GIVEN INSTRUCTION —
Reproduce every entry exactly.

DATASET EXTRACT —
■ ■ ■ ■

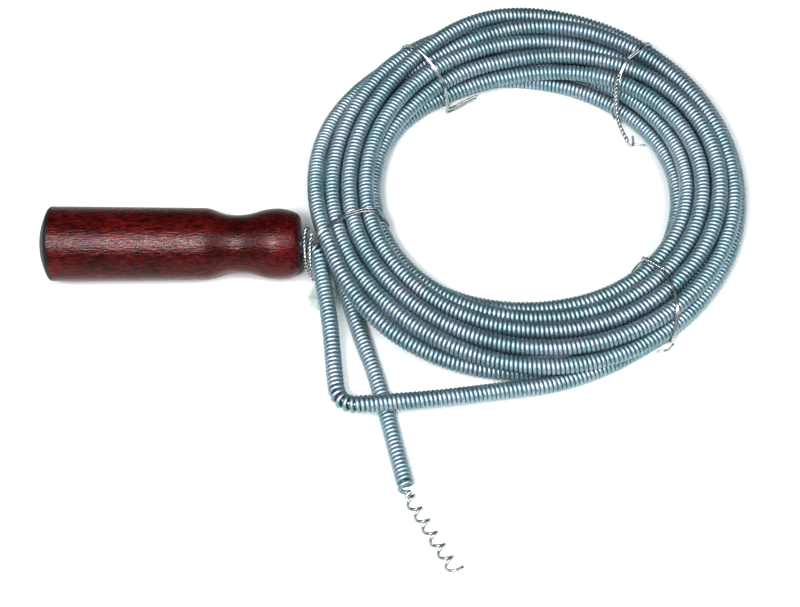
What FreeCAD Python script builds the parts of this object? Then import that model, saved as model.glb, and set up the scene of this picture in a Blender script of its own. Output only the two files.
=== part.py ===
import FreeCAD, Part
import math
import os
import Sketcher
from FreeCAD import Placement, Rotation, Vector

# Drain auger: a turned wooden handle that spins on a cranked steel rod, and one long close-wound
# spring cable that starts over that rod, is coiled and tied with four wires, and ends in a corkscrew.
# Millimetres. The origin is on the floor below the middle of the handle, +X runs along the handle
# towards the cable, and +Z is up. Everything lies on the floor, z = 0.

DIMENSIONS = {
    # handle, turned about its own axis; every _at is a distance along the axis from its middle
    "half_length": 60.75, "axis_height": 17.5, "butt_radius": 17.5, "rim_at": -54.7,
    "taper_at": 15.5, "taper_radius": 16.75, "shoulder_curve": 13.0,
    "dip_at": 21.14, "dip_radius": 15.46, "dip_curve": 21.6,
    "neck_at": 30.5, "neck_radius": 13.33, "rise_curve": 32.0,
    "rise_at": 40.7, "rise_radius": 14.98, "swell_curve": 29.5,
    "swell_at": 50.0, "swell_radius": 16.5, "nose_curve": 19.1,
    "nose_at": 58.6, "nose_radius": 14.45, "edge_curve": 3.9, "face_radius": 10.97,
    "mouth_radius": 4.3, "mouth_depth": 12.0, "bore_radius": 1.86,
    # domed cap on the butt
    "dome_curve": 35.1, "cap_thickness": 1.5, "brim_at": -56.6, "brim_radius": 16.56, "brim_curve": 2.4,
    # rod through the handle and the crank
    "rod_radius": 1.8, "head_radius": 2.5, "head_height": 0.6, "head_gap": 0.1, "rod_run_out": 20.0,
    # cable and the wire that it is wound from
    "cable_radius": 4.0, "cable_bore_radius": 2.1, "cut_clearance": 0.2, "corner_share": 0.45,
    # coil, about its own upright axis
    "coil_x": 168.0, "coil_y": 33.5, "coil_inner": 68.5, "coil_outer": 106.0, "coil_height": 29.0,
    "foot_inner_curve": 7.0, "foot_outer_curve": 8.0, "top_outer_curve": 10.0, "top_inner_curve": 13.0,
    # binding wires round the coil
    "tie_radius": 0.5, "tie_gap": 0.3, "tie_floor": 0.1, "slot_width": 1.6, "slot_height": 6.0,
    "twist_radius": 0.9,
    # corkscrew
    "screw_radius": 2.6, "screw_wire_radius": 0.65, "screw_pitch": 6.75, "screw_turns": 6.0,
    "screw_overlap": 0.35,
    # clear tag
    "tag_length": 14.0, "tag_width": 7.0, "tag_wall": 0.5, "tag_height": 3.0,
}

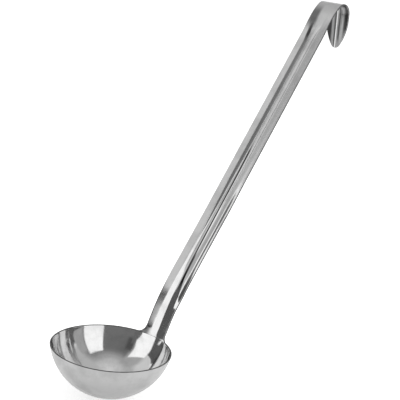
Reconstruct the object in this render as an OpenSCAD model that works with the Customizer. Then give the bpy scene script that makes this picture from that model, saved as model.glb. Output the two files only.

■ ■ ■ ■

FULL SOLUTION —
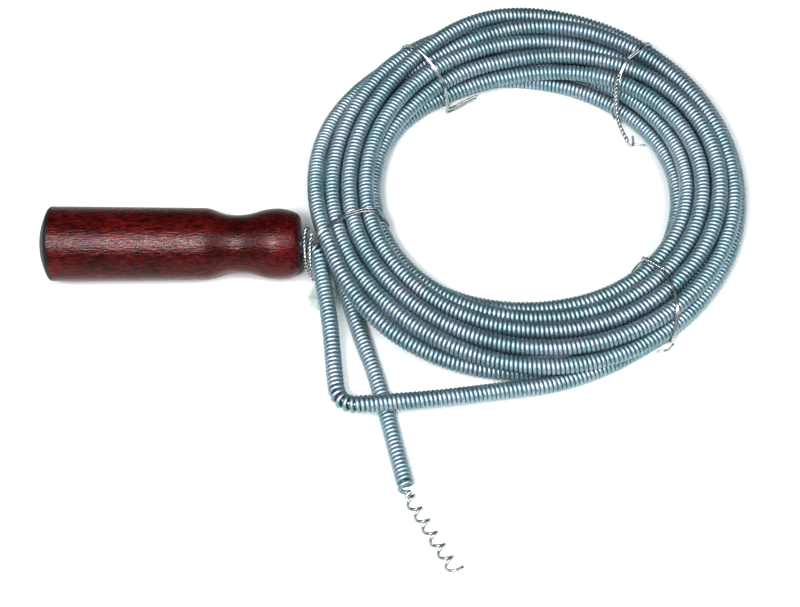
What FreeCAD Python script builds the parts of this object? Then import that model, saved as model.glb, and set up the scene of this picture in a Blender script of its own. Output only the two files.
=== part.py ===
import FreeCAD, Part
import math
import os
import Sketcher
from FreeCAD import Placement, Rotation, Vector

# Drain auger: a turned wooden handle that spins on a cranked steel rod, and one long close-wound
# spring cable that starts over that rod, is coiled and tied with four wires, and ends in a corkscrew.
# Millimetres. The origin is on the floor below the middle of the handle, +X runs along the handle
# towards the cable, and +Z is up. Everything lies on the floor, z = 0.

DIMENSIONS = {
    # handle, turned about its own axis; every _at is a distance along the axis from its middle
    "half_length": 60.75, "axis_height": 17.5, "butt_radius": 17.5, "rim_at": -54.7,
    "taper_at": 15.5, "taper_radius": 16.75, "shoulder_curve": 13.0,
    "dip_at": 21.14, "dip_radius": 15.46, "dip_curve": 21.6,
    "neck_at": 30.5, "neck_radius": 13.33, "rise_curve": 32.0,
    "rise_at": 40.7, "rise_radius": 14.98, "swell_curve": 29.5,
    "swell_at": 50.0, "swell_radius": 16.5, "nose_curve": 19.1,
    "nose_at": 58.6, "nose_radius": 14.45, "edge_curve": 3.9, "face_radius": 10.97,
    "mouth_radius": 4.3, "mouth_depth": 12.0, "bore_radius": 1.86,
    # domed cap on the butt
    "dome_curve": 35.1, "cap_thickness": 1.5, "brim_at": -56.6, "brim_radius": 16.56, "brim_curve": 2.4,
    # rod through the handle and the crank
    "rod_radius": 1.8, "head_radius": 2.5, "head_height": 0.6, "head_gap": 0.1, "rod_run_out": 20.0,
    # cable and the wire that it is wound from
    "cable_radius": 4.0, "cable_bore_radius": 2.1, "cut_clearance": 0.2, "corner_share": 0.45,
    # coil, about its own upright axis
    "coil_x": 168.0, "coil_y": 33.5, "coil_inner": 68.5, "coil_outer": 106.0, "coil_height": 29.0,
    "foot_inner_curve": 7.0, "foot_outer_curve": 8.0, "top_outer_curve": 10.0, "top_inner_curve": 13.0,
    # binding wires round the coil
    "tie_radius": 0.5, "tie_gap": 0.3, "tie_floor": 0.1, "slot_width": 1.6, "slot_height": 6.0,
    "twist_radius": 0.9,
    # corkscrew
    "screw_radius": 2.6, "screw_wire_radius": 0.65, "screw_pitch": 6.75, "screw_turns": 6.0,
    "screw_overlap": 0.35,
    # clear tag
    "tag_length": 14.0, "tag_width": 7.0, "tag_wall": 0.5, "tag_height": 3.0,
}

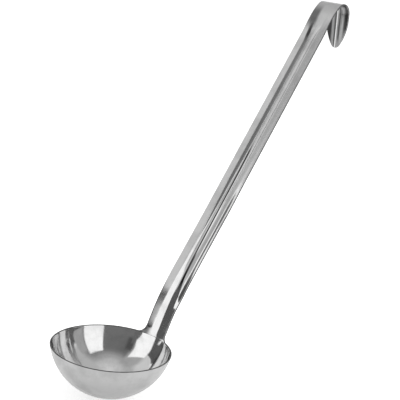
Reconstruct the object in this render as an OpenSCAD model that works with the Customizer. Then give the bpy scene script that makes this picture from that model, saved as model.glb. Output the two files only.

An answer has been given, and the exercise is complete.